Please advise. Thank you all so much.

Melody Lane I did start out hoping there was a chance but I did write this (quoted) yesterday. I got some responses saying to still move forward because it will protect me in the end because he will eventually get fired anyway... So that's what I was doing. I was 99% sure yesterday. And today, I'm 100%. I still get that "going out" like I was still trying to salvage my marriage would protect me from the way that I "killed the affair" so I just kept on following the plan. My specific question was the last sentence- "If we D and he's not in his current job and is instead consulting, the alimony/child support would be based on his lesser employment and that would not be as good as it is now. Is that right?" To protect me from my actions of exposing, it seems as if Plan B (lots of love and saying that I'd like to make us work IF he does a, b, & c. makes sense.)

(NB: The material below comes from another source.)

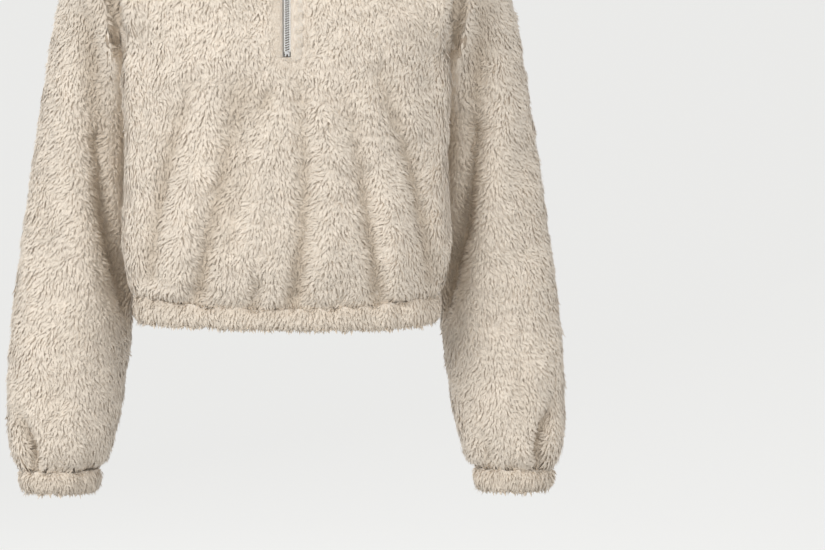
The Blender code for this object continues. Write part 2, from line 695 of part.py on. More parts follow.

The reason it is TODAY that I am 100% sure, is because I spoke to my son and really saw this is for the best. Today, my 6 year old son said, "I will be happy to see daddy on saturdays but, can we get a new daddy to live with us during the week? Daddy hasn't talked to me since I was 4 years old. All he does is lay on the couch and and sleep." This really opened my eyes to realize that my WH has been disconnected for 2 years, and after a day at the beach with other people that really wanted to hear what he had to say, just put the nail in the coffin.

So, that being said, I'd like to protect myself from exposing, etc. I think Plan B helps with that but I think work exposure will prevent me from having as much leverage as possible during divorce negotiations. But if I'm wrong, please let me know what you think!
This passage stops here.